If you want the full Moghul story from the start: Raiders from the North → Brothers at War/A Kingdom Divided → Ruler of the World → The Tainted Throne
If you want one great emperor at the center: Ruler of the World → The Tainted Throne
If you want late-dynasty family drama: The Serpent's Tooth → Traitors in the Shadows
If you want eighteenth-century Company-era India: Fortune's Soldier → Fortune's Heir
Author bio
Alex Rutherford isn't one writer but the shared pen name of Diana Preston and Michael Preston, a married British writing team who moved from narrative history into historical fiction. They adopted the name to keep their novels distinct from the serious nonfiction they had already been publishing for years.
Diana Preston was born in London in 1952 and grew up hearing first-hand stories of wartime Britain, something that helped shape her interest in how people behave when history turns rough. She later studied history at Oxford. Michael Preston studied English at Oxford, and the two went on to become partners in life, research, and writing. Long before they wrote about emperors and Company soldiers, they were already thinking like historians.
Before Alex Rutherford appeared on a cover, the Prestons had built a solid body of nonfiction. Diana wrote books such as A First Rate Tragedy, The Boxer Rebellion, Lusitania, and Before the Fallout, which won the 2006 Los Angeles Times Book Prize for Science and Technology. Together, Diana and Michael also wrote A Pirate of Exquisite Mind and Taj Mahal. Those books tell you a lot about their interests: exploration, conflict, science, empire, and the strange turns of human ambition.
India was the turning point.
Researching the Taj Mahal led them deep into the history of the dynasty that built it, and that inquiry kept widening. They have said India is the place they love most, and over the years they have spent at least a year of their lives there while travelling and researching. They were not just reading dates and dynasties. They were looking at forts, tombs, routes, rivers, and landscapes, and trying to understand how power actually felt on the ground.

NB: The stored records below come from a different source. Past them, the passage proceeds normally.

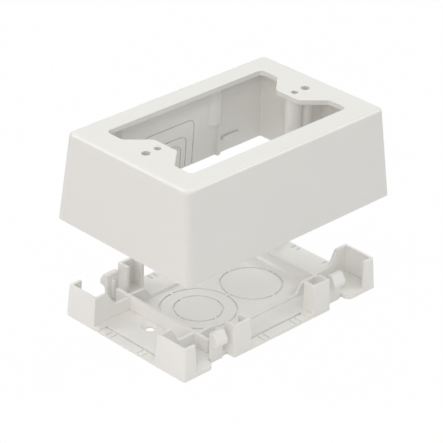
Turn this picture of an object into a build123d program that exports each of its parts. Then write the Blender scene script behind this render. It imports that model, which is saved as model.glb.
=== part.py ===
from build123d import *
from math import radians, tan
import os

# Low voltage outlet box for one device: a flat wall base with snap fingers and a drafted cover,
# shown with the cover lifted straight off. Millimetres. The origin is the centre of the base's
# underside, +X runs along the box and +Z points from the wall to the room.

# Cover, shell
rim_length = 125.5
rim_width = 83.2
cover_height = 42.3
end_draft = 3.79            # degrees that an end wall's outer face leans in
side_draft = 5.87           # degrees that a long wall's outer face leans in
inner_end_draft = 3.4
inner_side_draft = 3.6
end_wall = 2.0              # thickness at the rim; the walls thin out upwards
side_wall = 3.0
top_plate = 2.2
corner_radius = 3.0
top_edge_radius = 2.0
inner_radius = 0.6
lift = 49.0                 # the cover's rim stands this far over the base's underside

# Cover, device opening and screw bosses
opening_length = 94.6
opening_width = 52.8
opening_radius = 2.4
tab_gap = 74.0
tab_front_width = 14.0
tab_root_width = 32.4
device_screw_spacing = 83.34
faceplate_screw_spacing = 96.84
device_hole = 3.2
faceplate_hole = 4.0
boss_radius = 3.9
boss_depth = 20.0
boss_web = 2.0

# Cover, guide ribs, catch ledges and raceway entries
rib_thickness = 1.4
rib_gap = 0.6
rib_reach = 2.4             # from the inner face at the rim
rib_end_radius = 1.0
shoulder_gap = 1.8          # the rib widens this far above the post beside it
shoulder_reach = 4.0        # from the inner face at the rim
shoulder_flat = 2.7
shoulder_slope = 2.5
ledge_thickness = 1.6
ledge_reach = 1.2
ledge_length = 10.5
ledge_shift = 0.7           # from the snap finger's near side
entries = ((17.6, 13.3), (24.0, 17.0), (32.8, 24.2))    # width and height of each nested entry
entry_radius = 4.2
score_width = 0.6
score_depth = 0.5

# Base plate
fit = 0.3                   # running clearance between the base and the cover's inner faces
plate = 2.0
base_corner_radius = 1.0
side_strip = 5.4            # width of the thin break-out strip along a long side
end_strip = 4.7
strip_step = 0.7            # the strip's top lies this far below the plate's
strip_score = 0.4
mount_spacing = 84.0
mount_offset = 3.0          # of the screw holes from the long middle plane
mount_hole = 4.2
mount_sink = 8.0
sink_depth = 1.3

# Base, posts, walls and rails
post_height = 15.6
post_wall = 1.5
corner_width = 18.6         # along the end, from the base's corner
corner_return = 7.4         # along the long side, from the base's corner
partition_step = 8.4        # the partition stays full height this far from the end
step_run = 4.2
step_top_radius = 0.8
step_foot_radius = 2.0
post_centre = 25.1
post_width = 10.3
post_depth = 7.4
cross_inset = 21.95         # from the base's end to the far face of the cross wall
cross_wall = 2.0
cross_overhang = 7.2        # the cross wall runs this far past the rail
rail_height = 8.3
rail_inset = 15.7           # from the base's long side to the rail
ridge_height = 3.4
rail_run = 10.1             # full height of the rail, from the cross wall
rail_drop = 4.0
drop_radius = 2.6

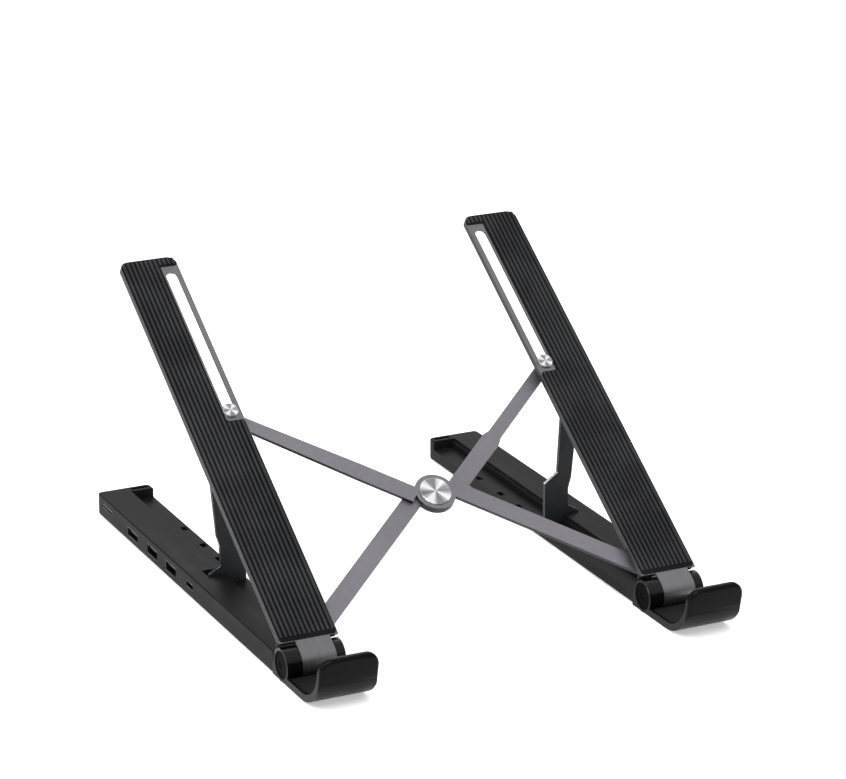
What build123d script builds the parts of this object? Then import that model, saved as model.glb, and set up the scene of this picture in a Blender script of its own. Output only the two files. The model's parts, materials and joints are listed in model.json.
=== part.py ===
from build123d import *
import math
import os

# Folding laptop stand with a port hub in its left base bar.
# Frame: +X to the user's right, +Y to the back, +Z up, millimetres.
# The model is laid out with Y = 0 on the front hinge axis and moved so that the
# origin is the bottom centre of the whole stand when it is written out.
# An arm is built lying flat (its length along Y, its normal along Z, both
# measured from the hinge axis) and then tilted into place.

# ---- driving dimensions -------------------------------------------------
TILT = 33.33                 # arms above the table at the highest setting, degrees
HALF_SPREAD = 92.0           # centre of each side assembly from the middle
SIDE_WIDTH = 28.7            # width of an arm, a hook and a barrel
AXIS_Z = 8.0                 # hinge axis above the table
BARREL_R = 7.8               # outer radius of the hinge barrel
WIDE_RING = 7.4              # width of the left barrel ring
NARROW_RING = 4.2            # width of the right barrel ring
RING_GAP = 0.15              # side play between knuckles
PIN_R = 2.5                  # hinge pin
RUNNING = 0.05               # radial clearance of a running fit

BASE_IN = 78.5               # inner edge of a base bar
BASE_OUT = 106.3             # outer edge of a base bar
BASE_BACK = 230.5            # back end of a base bar
BASE_FRONT = 8.6             # front end of a base bar, behind the barrel
BASE_Z0 = 0.5                # underside of the metal, held up by the rubber feet
BASE_Z1 = 11.6               # raised top of a base bar
SHELF_OUT = 89.2             # edge of the raised top; the brace shelf lies inside it
SHELF_Z = 6.7                # top of the brace shelf
LEDGE_X = (89.1, 90.5)       # thin ledge along the edge of the raised top
LEDGE_DROP = 1.6
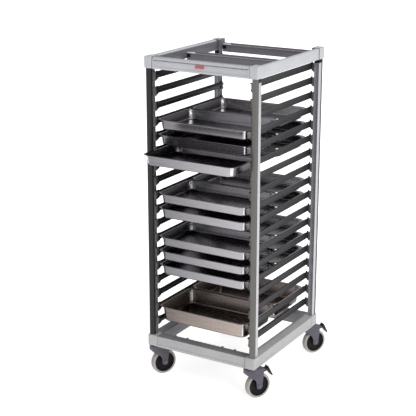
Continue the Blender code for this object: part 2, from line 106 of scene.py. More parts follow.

They've also gone well beyond library work. As keen travellers who have visited more than 140 countries, they retraced the Moghul route from the Ferghana Valley through Samarkand, across the Oxus, over the Hindu Kush, into Kabul, and down through the Khyber Pass to northern India. That habit of going to the places they write about gives the novels a strong sense of weather, movement, and scale. You can feel when a march is long, when a city is crowded, and when a ruler is cut off from safety.
They do their homework.
You can see it all through the Empire of the Moghul books. Raiders from the North begins with Babur as a boy king fighting to survive, while Ruler of the World and The Tainted Throne show the dynasty at its richest and most unstable. These novels are full of battles and palace plots, but what many readers really respond to is the family pressure inside them. Fathers and sons mistrust each other. Brothers circle the throne. Women at court are rarely passive. Power is political, but it is also domestic.
That same interest carries into the Ballantyne books. In Fortune's Soldier and Fortune's Heir, the focus shifts to the East India Company and eighteenth-century India, but the questions are much the same: who gains, who pays, and what happens when personal duty collides with ambition. Nicholas Ballantyne is not an emperor, yet the scale of the forces around him is just as large, and the moral compromises are often harder to ignore.
The Prestons have said they work from diaries, chronicles, letters, and other firsthand accounts before shaping a novel. It shows. Even when the storytelling moves quickly, the world underneath feels researched rather than improvised. They live in London, and under the Alex Rutherford name they have made a second career out of turning crowded, violent stretches of history into novels that are easy to enter and grounded in real human choices.